The role of tension–compression asymmetrical microcrack evolution in the ignition of polymer-bonded explosives under low-velocity impact

The influence of microcrack on the ignition of polymer-bonded explosives is missing a comprehensive description of the cracking microstructure characteristics. In this article, the mechanical–thermal–chemical response of octahydro-1,3,5,7-tetranitro-tetrazocine (HMX)-based polymer-bonded explosives (PBXs) under low-velocity impact is investigated by a dynamic damage viscoelastic model with tension–compression asymmetrical microcrack evolution and a friction-based hotspot formation mechanism. The microcrack evolution fully considers cracking nucleation and growth, where the nucleation depends on tension or compression condition and the growth follows the law of the energy-release rate.
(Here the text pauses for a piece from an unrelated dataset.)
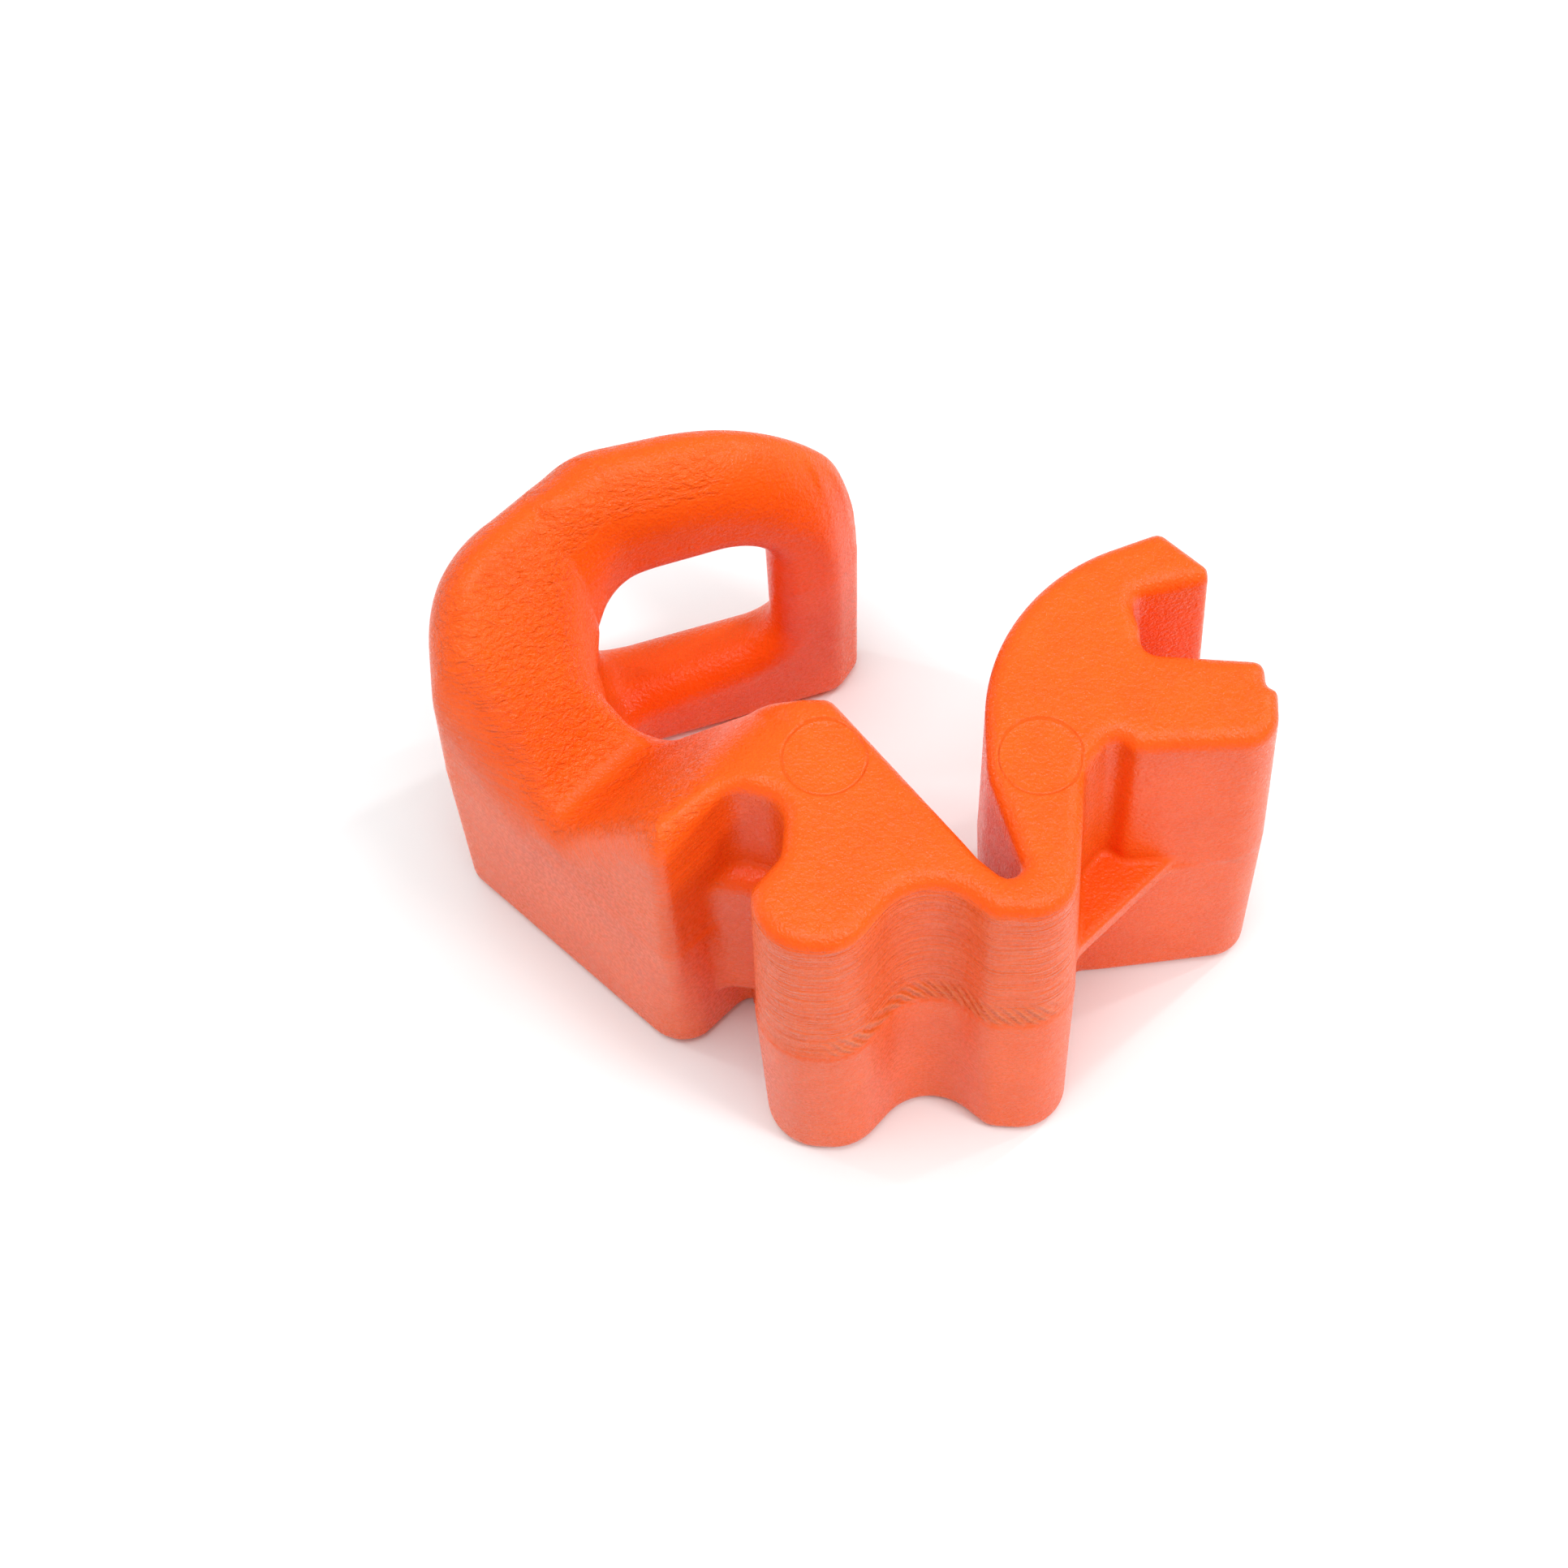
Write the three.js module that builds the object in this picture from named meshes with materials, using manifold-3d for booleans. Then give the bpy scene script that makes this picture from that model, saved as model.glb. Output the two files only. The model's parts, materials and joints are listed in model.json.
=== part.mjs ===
// One-piece moulded strap clip: a rod hook, a strap loop and a springing latch arm,
// all cut from one upright plan outline. Millimetres, +Z up, stands on its flat base.
// The moulding is divided into its working regions with a hair gap between neighbours;
// the latch arm turns about the thin flexing bridge at the foot of the vee.
import * as THREE from 'three';
import * as BufferGeometryUtils from 'three/addons/utils/BufferGeometryUtils.js';
import Module from 'manifold-3d';

const HEIGHT = 25;            // base to top face
const MID = HEIGHT / 2;       // parting line
const EDGE = 0.6;             // eased top and bottom edge
const DRAFT = 0.22;           // wall pulls in this much from mid height to either face
const GAP = 0.3;              // hair gap between neighbouring regions
const WEB_T = 1.4;            // thickness of the two stiffening webs
const PIN_R = 2;              // ejector mark radius
const PIN_DEPTH = 0.12;
const LID = HEIGHT + 2;       // cutting shapes reach up to here

// opening through the loop's back wall; its jambs lean by `lean` for each mm of depth,
// and its sill falls by `fall` towards the shoulder
const WINDOW = { x0: -16.6, x1: -8.1, z0: 6.4, z1: 17.3, fall: 1.6, r: 1.2, y: 17, lean: 0.1 };
const SADDLE = { z: 15.5, s: 5.5, top: -1.6, rise: 13.4 };  // dip across the hook arm
const LOOP_END = { x: -13.2, y: 18, reach: 10.5, drop: 11.5, lean: 0.12 };

// plan corners: x, y, fillet radius, and how far in and down a softer top edge goes
const OUTLINE = [
  [-8.35, -8.5, 3], [-3.45, -8.75, 2.9], [-0.05, -4.3, 2.6], [3, -6.95, 1.6],
  [7.25, -6.95, 2.6], [7.7, 0.95, 0.8], [8.9, 2.55, 0.5], [9.75, 1.72, 0.8],
  [16.9, 2.05, 2], [16.9, 5.4, 0.5], [16.35, 5.6, 0.3], [16.3, 7, 0.8],
  [10.5, 7.4, 0.7], [10.45, 8.6, 0.6], [10.05, 10.1, 0.5], [13.8, 11, 0.5, 0.35, 0.4],
  [13.8, 12, 0.5, 0.35, 0.4], [11.35, 14.15, 0.8], [2.45, 10.6, 10], [2.65, 0.8, 5],
  [4.55, -5, 0.35], [2.6, -3.35, 1.5], [-4.35, 5, 1], [-6.4, 5, 2],
  [-14.4, 8, 1.4], [-15.9, 9.5, 1.2, 2.2, 3.4], [-16, 14.35, 2.6, 1.4, 3],
  [-4.55, 18.1, 0.6, 1.8, 3.2], [-3.3, 20.1, 1.2, 0.8, 1.2], [-4.4, 21.8, 1.3, 0.8, 1.2],
  [-17.6, 19.15, 5, 1.6, 2.2], [-24.5, 13, 6, 3, 4.5], [-24.15, 7, 1.5, 3.2, 6],
  [-12.5, -3.6, 2, 2.4, 3.6], [-9.15, -0.1, 1.3],
  [-6.75, -0.9, 1.3], [-6.9, -3.3, 0.9], [-8.3, -5, 1],
];

// direction along the hook arm (t) and across it, inward from the outer wall (n)
const ARM_AT = new THREE.Vector2(-14.46, -1.62);
const ARM_T = new THREE.Vector2(-0.726, 0.688);
const ARM_N = new THREE.Vector2(0.688, 0.726);

const along = (s, n) => [
  ARM_AT.x + ARM_T.x * s + ARM_N.x * n, ARM_AT.y + ARM_T.y * s + ARM_N.y * n,
];

const wasm = await Module();
wasm.setup();

// ---- helpers -------------------------------------------------------------
// corner list to points: corner i moved in by inset(i), its fillet shrunk or grown to suit;
// each point remembers the corner it belongs to
function filleted(corners, inset = () => 0, step = 0.5) {
  const count = corners.length;
  const at = (i) => new THREE.Vector2(...corners[(i + count) % count]);
  const moved = corners.map(([, , r = 0], i) => {
    const t1 = at(i).sub(at(i - 1)).normalize();
    const t2 = at(i + 1).sub(at(i)).normalize();
    const m = new THREE.Vector2(-t1.y - t2.y, t1.x + t2.x).normalize();
    const turn = Math.atan2(t1.cross(t2), t1.dot(t2));
    return {
      p: m.multiplyScalar(inset(i) / Math.cos(turn / 2)).add(at(i)),
      r: r && Math.max(0.1, r - Math.sign(turn) * inset(i)),
      steps: Math.max(2, Math.ceil(Math.abs(turn) * r / step)),
    };
  });
  return moved.flatMap(({ p, r, steps }, corner) => {
    if (!r) return [{ x: p.x, y: p.y, corner }];
    const back = moved[(corner + count - 1) % count].p.clone().sub(p).normalize();
    const on = moved[(corner + 1) % count].p.clone().sub(p).normalize();
    const turn = Math.atan2(on.cross(back), -on.dot(back));
    const half = (Math.PI - Math.abs(turn)) / 2;
    const centre = back.clone().add(on).normalize().multiplyScalar(r / Math.sin(half)).add(p);
    const start = back.multiplyScalar(r / Math.tan(half)).add(p).sub(centre);
    return Array.from({ length: steps + 1 }, (_, k) => {
      const q = start.clone().rotateAround(new THREE.Vector2(), turn * k / steps).add(centre);
      return { x: q.x, y: q.y, corner };
    });
  });
}

// a ring of points at one height, or at a height given for each corner
function ringAt(points, height) {
  const z = typeof height === 'number' ? () => height : height;
  return points.map((p) => new THREE.Vector3(p.x, p.y, z(p.corner)));
}

function solid(verts, tris) {
  return new wasm.Manifold(new wasm.Mesh({
    numProp: 3,
    vertProperties: new Float32Array(verts),
    triVerts: new Uint32Array(tris),
  }));
}

// stack of rings with the same number of points, closed top and bottom; place() puts the
// outline's own x, y and height into the object, mirrored or not
function stack(rings, place = upright) {
  const n = rings[0].length;
  const rows = THREE.ShapeUtils.isClockWise(rings[0]) ? rings.map((r) => [...r].reverse()) : rings;
  const verts = rows.flat().flatMap((p) => place(p.x, p.y, p.z));
  const tris = [];
  for (let r = 0; r + 1 < rows.length; r++) {
    for (let i = 0; i < n; i++) {
      const a = r * n + i;
      const b = r * n + (i + 1) % n;
      tris.push(a, b, b + n, a, b + n, a + n);
    }
  }
  const last = (rows.length - 1) * n;
  for (const [i, j, k] of THREE.ShapeUtils.triangulateShape(rows[0], [])) tris.push(k, j, i);
  for (const [i, j, k] of THREE.ShapeUtils.triangulateShape(rows[rows.length - 1], [])) {
    tris.push(last + i, last + j, last + k);
  }
  const [o, ex, ey, ez] = [[0, 0, 0], [1, 0, 0], [0, 1, 0], [0, 0, 1]]
    .map((v) => new THREE.Vector3(...place(...v)));
  const mirrored = ex.sub(o).cross(ey.sub(o)).dot(ez.sub(o)) < 0;
  return solid(verts, mirrored ? tris.reverse() : tris);
}

function upright(x, y, z) { return [x, y, z]; }

function prism(points, z0, z1, place) {
  return stack([ringAt(points, z0), ringAt(points, z1)], place);
}

// ---- the whole moulding ---------------------------------------------------
function walls() {
  const rings = [
    [0, DRAFT + EDGE * 0.75], [EDGE * 0.35, DRAFT + EDGE * 0.2], [EDGE, DRAFT], [MID, 0],
  ].map(([z, d]) => ringAt(filleted(OUTLINE, () => d), z));
  const steps = 6;
  for (let k = 0; k <= steps; k++) {
    const w = k / steps * Math.PI / 2;
    const inward = (i) => DRAFT + (OUTLINE[i][3] ?? EDGE) * (1 - Math.cos(w));
    const height = (i) => HEIGHT - (OUTLINE[i][4] ?? EDGE) * (1 - Math.sin(w));
    rings.push(ringAt(filleted(OUTLINE, inward), height));
  }
  return stack(rings);
}

// V-shaped dip, cut straight across the hook arm from its outer wall to its inner one
function saddleCut() {
  const { z, s, top, rise } = SADDLE;
  const profile = [
    [top - 2, LID], [top - 1, HEIGHT], [top + 0.4, HEIGHT - 0.45], [top + 1.6, HEIGHT - 1.9],
    [s - 1.4, z + 1.75], [s - 0.5, z + 0.4], [s, z], [s + 0.5, z + 0.4],
    [rise - 1.2, HEIGHT - 1], [rise + 1, HEIGHT], [rise + 2, LID],
  ].map(([x, y]) => ({ x, y }));
  return prism(profile, -2, 11.4, (x, y, d) => [...along(x, d), y]);
}

// a shape seen from the front, swept back through the loop's back wall, leaning as it goes
function throughLoop(points, y0, y1, y, lean) {
  return prism(points, y0, y1, (x, z, d) => [x - (d - y) * lean, d, z]);
}

function windowCut() {
  const { x0, x1, z0, z1, fall, r, y, lean } = WINDOW;
  const pts = filleted([[x0, z0 - fall, r], [x1, z0, r], [x1, z1, r], [x0, z1, r * 2]]);
  return throughLoop(pts, 11, 24, y, lean);
}

// rounded far end of the loop
function loopEndCut() {
  const { x, y, reach, drop, lean } = LOOP_END;
  const pts = [{ x, y: LID }];
  const steps = 8;
  for (let k = 0; k <= steps; k++) {
    const w = k / steps * Math.PI / 2;
    pts.push({ x: x + reach * Math.sin(w), y: HEIGHT - drop * (1 - Math.cos(w)) });
  }
  pts.push({ x: -1, y: HEIGHT - drop }, { x: -1, y: LID });
  return throughLoop(pts, 15.5, 24, y, lean);
}

// shallow round mark left by an ejector pin
function pinMark(x, y, z) {
  const turn = 2 * Math.PI;
  const pts = Array.from({ length: 40 }, (_, k) => (
    { x: x + PIN_R * Math.cos(k / 40 * turn), y: y + PIN_R * Math.sin(k / 40 * turn) }));
  return prism(pts, z, LID);
}

function moulding() {
  const cuts = [
    saddleCut(),
    loopEndCut(),
    windowCut(),
    pinMark(-4.72, 1.45, HEIGHT - PIN_DEPTH),
    pinMark(5.38, 1.49, HEIGHT - PIN_DEPTH),
    pinMark(-17.5, 16, HEIGHT - PIN_DEPTH),
  ];
  return cuts.reduce((body, cut) => body.subtract(cut), walls());
}

// ---- dividing it into working regions -------------------------------------
// each cell is a plan polygon; cells that share an edge leave half the gap each
function cell(corners) {
  const ordered = THREE.ShapeUtils.isClockWise(corners.map(([x, y]) => ({ x, y })))
    ? [...corners].reverse() : corners;
  return prism(filleted(ordered, () => GAP / 2), -1, LID);
}

// points on the window's two jambs, at depth y
const jamb = (x, y) => [x - (y - WINDOW.y) * WINDOW.lean, y];
const LEFT_JAMB = [[-15.2, 12.6], jamb(WINDOW.x0, 14.2), jamb(WINDOW.x0, 24)];
const RIGHT_JAMB = [jamb(WINDOW.x1, 24), jamb(WINDOW.x1, 12)];

const SEAM_X = 4.5;           // hinge line at the foot of the vee
const VEE = [[SEAM_X, -4.6], [2.9, -2.4], [1.2, 0.6]];      // runs up the open vee
const KEYHOLE = [[-8.9, -0.6], [-7.6, -1.8], [-7.6, -3], [-9.5, -5]];
const FORK = [[11, 7.9], [9.9, 7.9], [1.6, 9.4]];

const CELLS = {
  centre_lug: [[-8.9, 12], ...KEYHOLE, [-9.5, -10], [1.2, -10], [1.2, 12]],
  flex_bridge: [[1.2, -10], [SEAM_X, -10], ...VEE],
  hook_arm: [[-8.9, 12], ...KEYHOLE, [-14, -8], along(SADDLE.s, -6), along(SADDLE.s, 14)],
  loop_shoulder: [along(SADDLE.s, -6), along(SADDLE.s, 7.6), [-15.2, 9], ...LEFT_JAMB,
    [-40, 24], [-40, 0]],
  loop_bars: [...LEFT_JAMB, ...RIGHT_JAMB],
  loop_end_post: [...RIGHT_JAMB, [0, 12], [0, 24]],
  latch_arm: [[SEAM_X, -10], ...VEE, [-1, 5.2], [9.2, 2.6], [9.2, -10]],
  latch_head: [[-1, 5.2], [9.2, 2.6], [11, 1], ...FORK],
  upper_prong: [...FORK, [1.6, 20], [20, 20], [20, 7.9]],
  right_prong: [[11, 7.9], [20, 7.9], [20, -2], [11, -2]],
};

function web(corners) {
  return prism(filleted(corners), MID - WEB_T / 2, MID + WEB_T / 2);
}

const WEBS = {
  corner_web: [[8.1, -2.2], [11.4, 1.3], [9.8, 1.3], [8.95, 2.05], [8.1, 1.2]],
  slot_web: [[-10.75, -2.1], [-9.2, -0.6], [-7.6, -1.1], [-7.4, -2.9]],
};

// ---- meshes ----------------------------------------------------------------
const plastic = new THREE.MeshStandardMaterial({ color: 0xf25a1c, roughness: 0.45, metalness: 0 });

function toMesh(name, body) {
  const m = body.getMesh();
  const g = new THREE.BufferGeometry();
  const pos = [];
  for (let i = 0; i < m.vertProperties.length; i += m.numProp) {
    pos.push(m.vertProperties[i], m.vertProperties[i + 1], m.vertProperties[i + 2]);
  }
  g.setAttribute('position', new THREE.Float32BufferAttribute(pos, 3));
  g.setIndex([...m.triVerts]);
  const mesh = new THREE.Mesh(BufferGeometryUtils.mergeVertices(g), plastic);
  mesh.name = name;
  return mesh;
}

const body = moulding();
const regions = Object.entries(CELLS)
  .map(([name, corners]) => [name, body.intersect(cell(corners))])
  .filter(([name]) => name !== 'loop_bars');
const above = prism([[-30, 0], [0, 0], [0, 30], [-30, 30]].map(([x, y]) => ({ x, y })), MID, LID);
const bars = body.intersect(cell(CELLS.loop_bars));
regions.push(['loop_top_bar', bars.intersect(above)], ['loop_bottom_bar', bars.subtract(above)]);
for (const [name, corners] of Object.entries(WEBS)) regions.push([name, web(corners)]);

// origin: centre of the base, under the middle of the whole outline
const group = new THREE.Group();
for (const [name, part] of regions) group.add(toMesh(name, part));
const middle = new THREE.Box3().setFromObject(group).getCenter(new THREE.Vector3());
group.position.set(-middle.x, -middle.y, 0);

export default group;
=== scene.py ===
"""A one-piece moulded strap clip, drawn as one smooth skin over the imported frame.

The skin is the zero level of a distance field: the upright plan outline, drawn in towards
its two faces, capped by a top surface that dips across the hook arm, with soft edges, a
window through the loop, a stiffening web and a block that fills the keyhole's inner end.
Lengths in the field are millimetres in the plan's own axes; the mesh is moved to the frame's
origin and scaled to metres at the end.
"""
import json
import math

import bpy
import numpy as np
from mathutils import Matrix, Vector


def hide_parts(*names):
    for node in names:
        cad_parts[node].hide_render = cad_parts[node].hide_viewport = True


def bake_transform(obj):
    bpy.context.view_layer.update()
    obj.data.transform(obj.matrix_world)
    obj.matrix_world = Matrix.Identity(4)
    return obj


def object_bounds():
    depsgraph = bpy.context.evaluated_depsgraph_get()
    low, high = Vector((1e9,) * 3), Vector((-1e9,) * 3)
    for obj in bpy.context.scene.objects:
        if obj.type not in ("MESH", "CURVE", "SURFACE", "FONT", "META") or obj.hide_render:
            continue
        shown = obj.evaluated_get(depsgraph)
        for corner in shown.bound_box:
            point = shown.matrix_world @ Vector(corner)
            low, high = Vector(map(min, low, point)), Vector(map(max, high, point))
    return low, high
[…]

The simulation concerns the mechanical and ignition response of HMX-based PBX in the Steven test. The cracking formation from tension or compression is captured, and the damage morphology is well simulated. The simulation on the ignition response reveals the effect of the cracking microstructure characteristics, including the initial microcrack density number and the tension–compression asymmetrical nucleation rate. In addition, heterogeneous microcrack density number is constructed by unimodal normal distribution and bimodal normal distribution, corresponding to pristine and damaged scenarios, respectively. The uncertainties in the microcrack density number are propagated and quantities in the mechanical–thermal–chemical-coupled model and further, the effect on the ignition, are obtained.